His colleague from Vreme, comfortably placed in his seat and piously taking off his hat above the Cathedral, exclaimed: "Colossal!"…

"The airplane flew at an altitude no higher than 500 to 600 metres due to low clouds. One moment you're in Bosnia, the next in Slavonia so as to avoid clouds. Fog is a real hazard in the air, but fortunately it doesn't last long, and after more than a two hour flight one recognises the two tall narrow steeples of the Zagreb Cathedral. Only a few seconds more and we fly over the city, the airplane makes a wide circle and soon lands at the airport, touching land which is simply beautiful. It is precisely 11.25 hrs".

The same journalist then records that at the Zagreb Airport Borongaj, in addition to civil and military authorities, the first passengers were also greeted by a large number of citizens and several journalists. Thus after Belgrade, which had previously been included in two air routes since 1923 via the French-Romanian company Franco-Romaine, Zagreb had now become part of air transport network. Hence a lot of applause and "photography for the cinema"…

Later that afternoon, a group of Zagreb journalists was on the flight back to Belgrade. "Today, at 15.03 hrs, the airplane returned from Zagreb with five journalists who wanted to prove they were no less courageous than their Belgrade colleagues", ended the report in Politika on this historic day for Yugoslav aviation.

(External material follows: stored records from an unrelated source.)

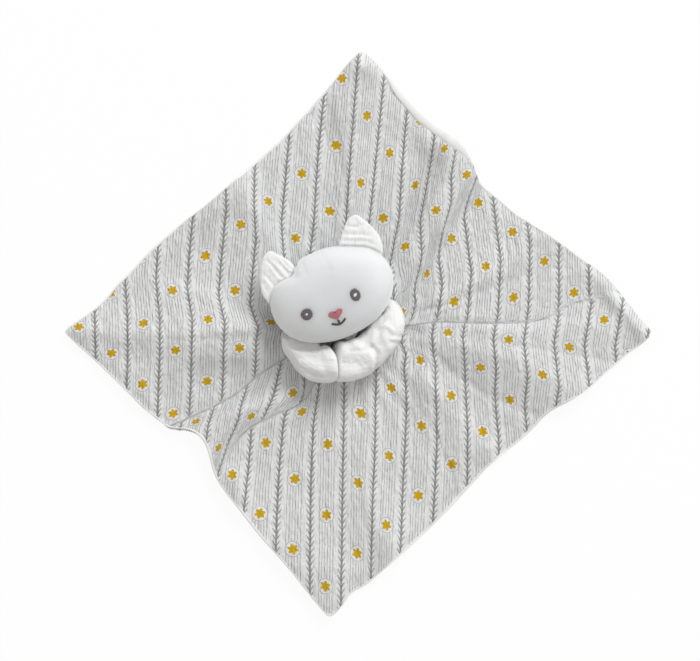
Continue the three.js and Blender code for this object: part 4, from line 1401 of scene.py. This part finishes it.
def makeMouth():
    # short stitches across a stem and a smile
    middle, low = face["shift"], -face["mouthDrop"]
    half = face["mouthWidth"] / 2
    stemTop = face["noseSize"][1] * face["stemReach"]
    smile = [(middle + half * s, low + face["mouthLift"] * abs(s) ** 1.7) for s in np.linspace(-1, 1, 30)]
    stem = [(middle, low + high) for high in np.linspace(0, stemTop, 9)]
    lines = []
    for path in (np.array(smile), np.array(stem)):
        for i, place in enumerate(path):
            way = path[min(i + 1, len(path) - 1)] - path[max(i - 1, 0)]
            way = way / np.linalg.norm(way)
            side = np.array([-way[1], way[0]]) * face["stroke"] / 2 + way * 0.25
            lines.append((place - side, place + side))
    mouth = stitchesOver("mouthSmile", lines, threadDark, 0.25, 0.4, 0.25)
    return [(mouth, "mouth", "dark_stitching")]


for piece, node, slot in makeEye("left") + makeEye("right") + makeNose() + makeMouth():
    if node:
        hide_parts(node)
    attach(piece, "head")
print("face is stitched")


# Arms

arms = {
    "rays": 132,
    "rings": 170,
    "domeRings": 44,
    "blunt": 8.0,  # how square the paw's end is: 2 is round
    "meet": -10.1,  # where the paws lie against each other, along x
    "parted": 1.5,  # how far each paw draws back from the other under the chin
    "lean": 0.35,  # how the gap between the paws slants, so that it shows no floor
    "flatness": 0.96,
    "squared": 0.035,  # a little squarer than a circle, as stuffing fills a tube
    "clearance": 0.7,  # below the head
    "cutRadius": 12,  # that the cut of a sleeve is drawn with on the gauze
    "floor": 6,
    "rootFloor": 2.6,
    "neckLevel": 7.3,
    # two places on a sleeve: outwards from the shoulder in millimetres, and height in metres
    "blended": ((-14, 0.0075), (2, 0.0085)),
    # from the paw to the neck: place over the cloth and half width; the marks are the creases
    "left": {
        "path": (
            (-10.2, -24.2, 14.0), (-17.5, -24.8, 13.7), (-25, -22.4, 12.7), (-30.8, -15.8, 12.4),
            (-34.8, -7.6, 12.0), (-36.2, 0, 9.6), (-33, 4, 5.8), (-22, 2.6, 4.4), (-11.5, 1.3, 3.2),
        ),
        "shoulder": (-36, 4),
        "marks": (
            (((-40.3, -4.5), (-37.5, -9.3), (-33, -12.5), (-28.5, -16), (-22, -15)), 1.2, 1.6),
            (((-37, -6.8), (-35.6, -9.2)), 0.8, 1.0),
            (((-34.3, -10.4), (-32.4, -13.2)), 0.8, 1.2),
            (((-44, -9), (-42, -17), (-36.5, -26), (-28.5, -32.5), (-22, -35), (-14, -35.5)), 0.9, 2.8),
            (((-27, -31.5), (-21, -33.8), (-15, -33.6)), 0.8, 3.2),
            (((-18, -18), (-17.6, -24), (-16.4, -30)), 0.9, 2.0),
            (((-13.2, -16), (-12.6, -24), (-12.8, -30)), -0.5, 1.4),
            (((-26, -20), (-20.5, -21.5)), 1.1, 3.6),
            (((-33, -24), (-28, -22.5), (-25, -24.5)), -0.6, 1.8),
        ),
        "seed": 61,
        "crumpled": 1.7,
    },
    "right": {
        "path": (
            (-10.0, -23.2, 14.4), (-1, -22.9, 14.6), (7.4, -20.9, 14.3), (13, -17.8, 13.9),
            (17.6, -13.9, 12.6), (23, -8.4, 12.3), (27.6, -1.3, 12.2), (29.8, 6.6, 11.5),
            (28, 13, 9.2), (23, 13, 5.4), (11.5, 6, 3.2),
        ),
        "shoulder": (25, 13),
        "marks": (
            # the paw's pad, and where it folds over the forearm
            (((2, -14.6), (10, -15.2), (16.6, -13.6)), 1.0, 1.6),
            (
                ((17.6, -12.6), (20.2, -15.2), (22.3, -19.1), (22.2, -23.5), (21.4, -28), (20, -33)),
                2.6, 1.9,
            ),
            (((16.4, -17.2), (18.6, -22), (18.6, -27.6)), -0.8, 2.0),
            (((-3, -23.5), (8, -24.6)), 3.2, 6.8),
            (((7, -20.8), (12.4, -27.8)), -0.5, 1.5),
            # the forearm's folds, that spread from the inside of the bend
            (((19.8, 3.5), (24, 3.6), (28.5, 2.3), (32.6, -1.0)), -0.9, 1.9),
            (((19.8, 1.4), (19.4, -4), (18.6, -9.3)), -0.8, 1.9),
            (((22.9, -1.5), (22.9, -11)), 1.1, 2.3),
            (((26, -5.1), (30.1, -13.4)), -0.8, 1.9),
            (((28.9, -1), (31.8, -5.1), (39.2, -5.4)), 0.6, 1.6),
            (((31, -6.8), (38.6, -7.2)), -0.6, 1.2),
            (((31.8, -9.6), (37, -10.4)), 0.7, 1.4),
            (((24, 10), (31, 6.4)), 1.0, 3.2),
            (((33, 12), (38, 7)), 0.5, 2.0),
        ),
        "seed": 62,
        "crumpled": 1.0,
    },
}


def armDetail(look, s, arc):
    # soft hollows and fine puckers of the stuffed gauze
    soft = 0.3 * waves(s, arc, 10, 9, 20, look["seed"] + 7)
    pinch = 0.22 * (1 - np.abs(waves(s, arc, 12, 4, 8, look["seed"] + 9)))
    return (soft + pinch) * look["crumpled"]


def pawsApart(name, x, y, rise):
    # the paws part a little under the chin, and the gap between them slants
    away = smoothStep(-21, -10, y) * np.exp(-(((x - arms["meet"]) / 6) ** 2))
    x = x + arms["parted"] * away * (-1 if name == "left" else 1)
    return x + arms["lean"] * rise * np.exp(-(((x - arms["meet"]) / 5) ** 2))


def makeArm(name):
    # rings along the path, from the paw's blunt end to the flat root beside the neck
    look = arms[name]
    count, domeRings, blunt = arms["rays"], arms["domeRings"], arms["blunt"]
    angle = np.arange(count) / count * 2 * math.pi
    square = 1 + arms["squared"] * (1 - np.cos(4 * angle))
    arc = angle * arms["cutRadius"]
    length, path = smoothCurve(look["path"], 500)
    total = length[-1]
    tipReach = path[0, 2] * 0.8

    def at(s):
        return np.array([np.interp(s, length, path[:, column]) for column in range(3)])

    points, flat = [], []
    for ring in range(arms["rings"] + 1):
        dome = min(1, ring / domeRings) * math.pi / 2
        rest = max(0, ring - domeRings) / (arms["rings"] - domeRings)
        s = tipReach * (1 - math.cos(dome)) + (total - tipReach) * rest
        x, y, radius = at(s)
        way = at(s - 0.5)[:2] - at(s + 0.5)[:2]
        way /= np.linalg.norm(way)
        root = 1 - float(smoothStep(4.5, 11.5, radius)) if rest > 0 else 0.0
        past = float(smoothStep(total - 22, total, s))  # on the way in to the neck
        high = arms["flatness"] * (1 - 0.3 * past)
        level = arms["floor"] + (arms["rootFloor"] - arms["floor"]) * root + high * radius
        level += (arms["neckLevel"] - level) * past
        section = radius * (1 - abs(math.cos(dome)) ** blunt) ** (1 / blunt)
        detail = armDetail(look, np.full(count, s), arc) * float(smoothStep(1, 9, s))
        full = section + detail * (1 - past)
        across = full * np.cos(angle) * square
        placeX, placeY = x - across * way[1], y + across * way[0]
        upper = smoothStep(-0.5, 0.3, np.sin(angle))
        pressed = markDepth(placeX, placeY, look["marks"]) * upper * (1 - past)
        full = np.maximum(full - pressed, 0.1)
        across = full * np.cos(angle) * square
        placeX, placeY = x - across * way[1], y + across * way[0]
        z = level + high * full * np.sin(angle) * square
        place = np.stack([pawsApart(name, placeX, placeY, z - level), placeY, z], 1)
        points.append(np.array([[x, y, level]]) if ring == 0 else place)
        flat.append(np.zeros((1, 2)) if ring == 0 else np.stack([arc, np.full(count, s)], 1))
    points = clearOfHead(np.vstack(points), arms["clearance"])
    faces = closedFaces(arms["rings"], count, pointed=False)
    arm = meshPiece("arm" + name.capitalize(), points, faces, np.vstack(flat))
    arm.data.materials.append(gauzeWhite)
    return arm


# the neck's cloth gives way to the head, and so it is made after it
pleats = makeNeck()
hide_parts("neck_gather")
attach(pleats, "root")
print("neck is gathered")

for side in ("left", "right"):
    arm = makeArm(side)
    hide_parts(f"arm_{side}_sleeve", f"arm_{side}_filling", f"shoulder_{side}")
    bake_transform(arm)
print("arms are curled under the chin")


# Floor and light

stage = {
    "floorSize": 12,
    "paperWhite": 0.93,  # share of the floor that shines by itself, so that it is seen nearly white
    "keyTurn": 60,  # degrees from the right, anticlockwise
    "keyRise": 41,  # degrees over the floor
    "keyDistance": 4,
    "keyPower": 112,
    "keySize": 2.0,
    "keyColour": (0.97, 0.985, 1),  # slightly cool, in linear shares
    "sky": 0.575,
}


def seenDirectly(tree):
    # as "any", 1 for what the camera, a mirror or a glass shows, and 0 for light that falls on things
    path = addNode(tree, "ShaderNodeLightPath")
    known = {name: path.outputs[f"Is {name} Ray"] for name in ("Camera", "Glossy", "Transmission")}
    return worked(tree, known, [
        ("either", "MAXIMUM", "Camera", "Glossy"),
        ("any", "MAXIMUM", "either", "Transmission"),
    ])


def paleFloor():
    # white studio paper: the camera sees it nearly white, and the shadow stays on it
    material, tree = newMaterial("studioPaper")
    seen = worked(tree, seenDirectly(tree), [("share", "MULTIPLY", "any", stage["paperWhite"])])
    matte = addNode(tree, "ShaderNodeBsdfDiffuse", {"Color": linear("#F4F4F4")})
    white = addNode(tree, "ShaderNodeEmission", {"Color": linear("#FFFFFF"), "Strength": 1})
    both = addNode(
        tree, "ShaderNodeMixShader", {}, {0: seen["share"], 1: matte.outputs[0], 2: white.outputs[0]}
    )
    addNode(tree, "ShaderNodeOutputMaterial", {}, {0: both.outputs[0]})
    return material


def makeFloor():
    deselectAll()
    bpy.ops.mesh.primitive_plane_add(size=stage["floorSize"], location=(0, 0, -0.0002))
    floor = bpy.context.object
    floor.name = "studioFloor"
    floor.data.materials.append(paleFloor())


def lightStudio():
    world = bpy.data.worlds.new("studioSky")
    bpy.context.scene.world = world
    world.use_nodes = True
    tree = world.node_tree
    tree.nodes.clear()
    seen = seenDirectly(tree)
    soft = addNode(tree, "ShaderNodeBackground", {"Color": linear("#FFFDF9"), "Strength": stage["sky"]})
    white = addNode(tree, "ShaderNodeBackground", {"Color": linear("#FFFFFF"), "Strength": 1})
    both = addNode(
        tree, "ShaderNodeMixShader", {}, {0: seen["any"], 1: soft.outputs[0], 2: white.outputs[0]}
    )
    addNode(tree, "ShaderNodeOutputWorld", {}, {0: both.outputs[0]})
    key = bpy.data.lights.new("windowLight", "AREA")
    key.energy = stage["keyPower"]
    key.color = stage["keyColour"]
    key.shape = "DISK"
    key.size = stage["keySize"]
    lamp = bpy.data.objects.new("windowLight", key)
    turn, rise = math.radians(stage["keyTurn"]), math.radians(stage["keyRise"])
    way = Vector((math.cos(turn) * math.cos(rise), math.sin(turn) * math.cos(rise), math.sin(rise)))
    lamp.location = way * stage["keyDistance"]
    lamp.rotation_euler = way.to_track_quat("Z", "Y").to_euler()
    bpy.context.scene.collection.objects.link(lamp)


makeFloor()
lightStudio()
print("light is set")
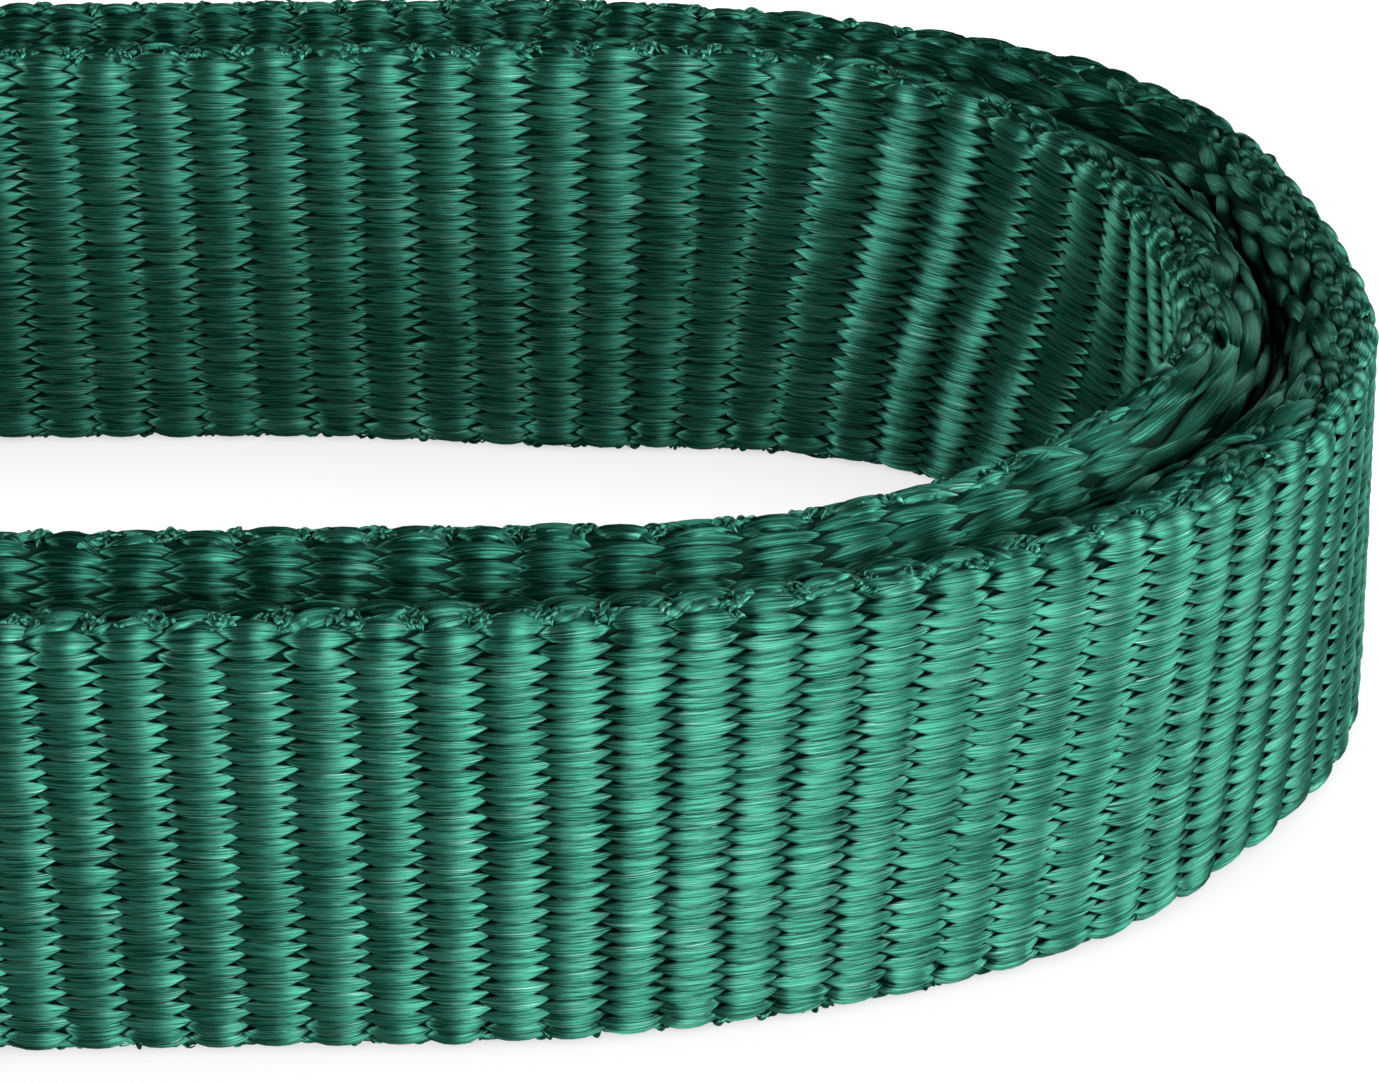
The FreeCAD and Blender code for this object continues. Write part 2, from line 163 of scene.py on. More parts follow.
class Wall:
    """One woven wall: its face follows a path and its back lies against the other wall."""

    def __init__(self, name, track, side, ribs, lean, proud=0.0, sink=0.0):
        self.name = name
        self.track = track
        self.side = side  # 1 where the face looks out of the loop, -1 where it looks in
        self.ribs = ribs
        self.pitch = track.length / ribs
        self.lean_places, self.lean_values = lean
        self.proud = proud  # how far the front leg's face swells out, and its upper edge sinks
        self.sink = sink
        self.stations = np.linspace(0, track.length, THICKNESS_STATIONS)
        points = track.at(self.stations)[0]
        gaps = [np.min(np.hypot(*(MIDDLE_LINE - point).T)) for point in points]
        self.thickness_at = np.array(gaps) - HALF_GAP

    def thickness(self, s):
        return np.interp(np.mod(s, self.track.length), self.stations, self.thickness_at)

    def place(self, s, u, lift):
        """Points at s along the face, u round the section from the face's mid height, raised by lift."""
        top = np.maximum(self.thickness(s) - SELVEDGE - SHOULDER, 0)
        over = np.abs(u)
        past_face = over - FLAT
        past_edge = past_face - ROUND
        past_top = past_edge - top
        first = np.clip(past_face / SELVEDGE, 0, math.pi / 2)
        second = np.clip(past_top / SHOULDER, 0, math.pi / 2)
        angle = first + second
        along_top = np.clip(past_edge, 0, top)
        down = np.maximum(past_top - SHOULDER * math.pi / 2, 0)
        depth = SELVEDGE * (np.cos(first) - 1) - along_top + SHOULDER * (np.cos(angle) - np.cos(first))
        rise = np.minimum(over, FLAT) + SELVEDGE * np.sin(first)
        rise = rise + SHOULDER * (np.sin(angle) - np.sin(first)) - down
        depth = depth + lift * np.cos(angle)
        rise = rise + lift * np.sin(angle)
        z = MID_Z + np.sign(u) * rise
        return self.standing(s, depth, z)

    def standing(self, s, depth, z):
        """Points at s along the face, a depth out from it and a height, as the loop leans and swells."""
        distance, lap = self.track.leg_distance(s)
        lean = np.interp(distance, self.lean_places, self.lean_values) * np.where(lap % 2 == 0, 1.0, -1.0)
        shifted = s + lean * LEAN_HEIGHT * np.tanh((z - MID_Z) / LEAN_HEIGHT)
        points, normals = self.track.at(shifted)
        place = (np.mod(shifted, self.track.length) - self.track.quarter) / self.track.quarter
        high = np.clip(z, 0, HEIGHT) / HEIGHT
        inward = hump(place, *TILT) * high ** STANCE_FADE
        inward = inward + hump(place, *SPLAY) * (1 - high) ** STANCE_FADE
        inward = inward + hump(place, *TUCK) * (1 - high) ** STANCE_FADE
        front = np.clip(-normals[..., 1], 0, 1) ** 2
        swell = self.proud * front * np.clip(1 + depth / PROUD_FADE, 0, 1)
        xy = points + normals * (self.side * depth - inward + swell)[..., None]
        z = drawn_in(xy, z - self.sink * front * high ** SINK_FADE)
        return np.concatenate([xy, z[..., None]], -1)


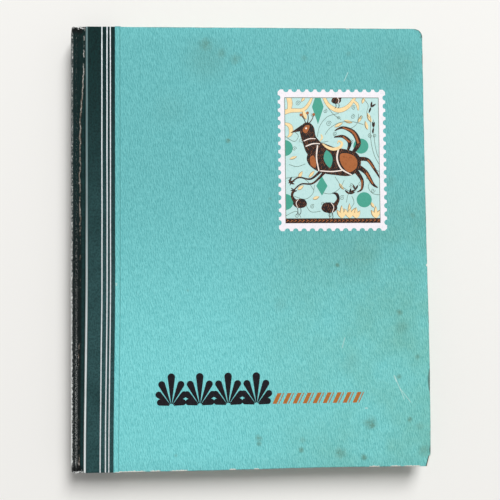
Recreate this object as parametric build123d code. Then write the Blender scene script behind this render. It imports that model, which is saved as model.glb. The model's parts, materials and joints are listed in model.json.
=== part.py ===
"""A case-bound stock book for stamps, lying closed on its back cover.

Two boards and a spine stiffener are joined by a strip of book cloth and covered with paper that laps over
the cloth. Eight card leaves with rows of clear film pockets hang on cloth hinges from a stitched guard block,
with a sheet of glassine between each pair. Sizes are millimetres. The construction is drawn with x measured
from the spine's outer face, and each piece is moved at export so that the origin is the centre of the
album's footprint on the surface it lies on. +X points to the fore-edge, +Y to the head, +Z up.
"""

from build123d import *
import os

# Overall sizes of the closed album
album_width = 180.0
album_height = 225.0

# Sheet materials of the case
board_thickness = 2.2
cloth_thickness = 0.25
paper_thickness = 0.2
lining_thickness = 0.15
spine_board_thickness = 1.2

# Layout of a cover, measured from the spine's outer face
joint_width = 7.6
cloth_reach = 24.0
lap_width = 2.7
lap_tent = 0.3
turn_in = 15.0
corner_radius = 3.0
lining_margin = 4.0

# Spine and joints
spine_drop = 0.8
spine_turn_in = 12.0
spine_shoulder = 1.15
groove_depth = 2.1
groove_spine_slope = 1.4
groove_board_slope = 1.3
groove_lip = 0.65
hinge_gap = 0.1

# The block of leaves
leaf_count = 8
card_thickness = 0.55
film_thickness = 0.12
interleaf_thickness = 0.1
flyleaf_thickness = 0.15
hinge_cloth_thickness = 0.25
sheet_gap = 0.12
cover_clearance = 0.2
edge_square = 3.5
head_square = 2.5
interleaf_inset = 2.0

# The hinges of the leaves. Each lower leaf turns a little further from the spine.
flyleaf_lead = 1.0
pivot_step = 0.3
pivot_gap = 0.8
sheet_pivot_gap = 1.6
guard_gap = 0.3
hinge_free = 9.1
hinge_glue = 8.0

# Pockets
pocket_rows = 7
pocket_spacing = 5.0
pocket_foot = 5.0
pocket_head = 4.1
pocket_side = 2.0
pocket_inner = 1.0

# The guard block and its stitching
spine_hollow = 0.45
mull_thickness = 0.25
mull_short = 2.5
guard_headroom = 0.45
stitch_count = 6
stitch_end = 14.55
stitch_inset = 3.4
stitch_hole_radius = 0.5
thread_radius = 0.4
thread_height = 0.3
thread_clearance = 0.05
band_radius = 0.7

# Levels through the thickness, from the surface the album lies on
wrap = cloth_thickness + paper_thickness
board_bottom = wrap
board_top = board_bottom + board_thickness
cover_thickness = board_top + wrap + lining_thickness
board_half_height = album_height / 2 - wrap
board_end = album_width - paper_thickness
leaf_half_height = board_half_height - head_square
leaf_end = album_width - edge_square

leaf_thickness = hinge_cloth_thickness + card_thickness + film_thickness
leaf_pitch = leaf_thickness + interleaf_thickness + 2 * sheet_gap
back_flyleaf_bottom = cover_thickness + cover_clearance
last_leaf_bottom = back_flyleaf_bottom + flyleaf_thickness + sheet_gap
leaves_top = last_leaf_bottom + (leaf_count - 1) * leaf_pitch + leaf_thickness
front_flyleaf_bottom = leaves_top + sheet_gap
front_inner_face = front_flyleaf_bottom + flyleaf_thickness + cover_clearance
album_thickness = front_inner_face + cover_thickness
spine_top = album_thickness - paper_thickness - spine_drop

spine_flat = cloth_thickness + spine_board_thickness + spine_shoulder
groove_start = spine_flat + groove_spine_slope
groove_end = joint_width - groove_board_slope

pocket_pitch = (2 * leaf_half_height - pocket_foot - pocket_head) / pocket_rows
pocket_height = pocket_pitch - pocket_spacing
stitch_pitch = 2 * (leaf_half_height - stitch_end) / (stitch_count - 1)

# The front cover turns about the outer edge of its board. The flyleaf and then the leaves turn beside it.
front_hinge_x = joint_width - hinge_gap
front_hinge_z = album_thickness - wrap
flyleaf_pivot_x = joint_width + flyleaf_lead
first_pivot = flyleaf_pivot_x + pivot_gap
card_start = first_pivot + hinge_free
guard_left = cloth_thickness + spine_board_thickness + spine_hollow + mull_thickness


def block(x0, x1, y0, y1, z0, z1):
    """A box between two corners."""
    return Pos((x0 + x1) / 2, (y0 + y1) / 2, (z0 + z1) / 2) * Box(x1 - x0, y1 - y0, z1 - z0)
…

During the first year, Aeroput operated the Belgrade-Zagreb route every day except on Sundays, until November. In total, it made 411 flights and transported 1,322 passengers. Although tickets were costly and general prejudices were still strong about the dangers of flying by plane, the response of passengers was above all expectations, so that the number of sold seats surpassed 80 percent. The initial success induced the company to increase the number of new lines and to purchase two new airplanes, both Potez-29s, so that over the course of 1929 the fleet consisted of six airplanes of the same type.

The strategy of Aeroput was to use the advantage that Yugoslavia's favourable geographic location offered, and to connect the country with Central Europe and the basin of the Aegean Sea. In keeping with this strategy, in 1929 the Belgrade-Zagreb line was extended via Graz to Vienna, and a new Belgrade-Skoplje line was opened that was extended to Thessalonica in 1930. On these international lines Aeroput managed to establish a pool with the Austrian Austroflug and CIDNA. This enabled maintaining flights without significantly increasing government subsidies. The flight schedule was in coordination with other members of the International Air Traffic Association (IATA), which Aeroput joined in 1929. Thus a flight from Belgrade to London could be made within one day, which in those conditions was a real enterprise.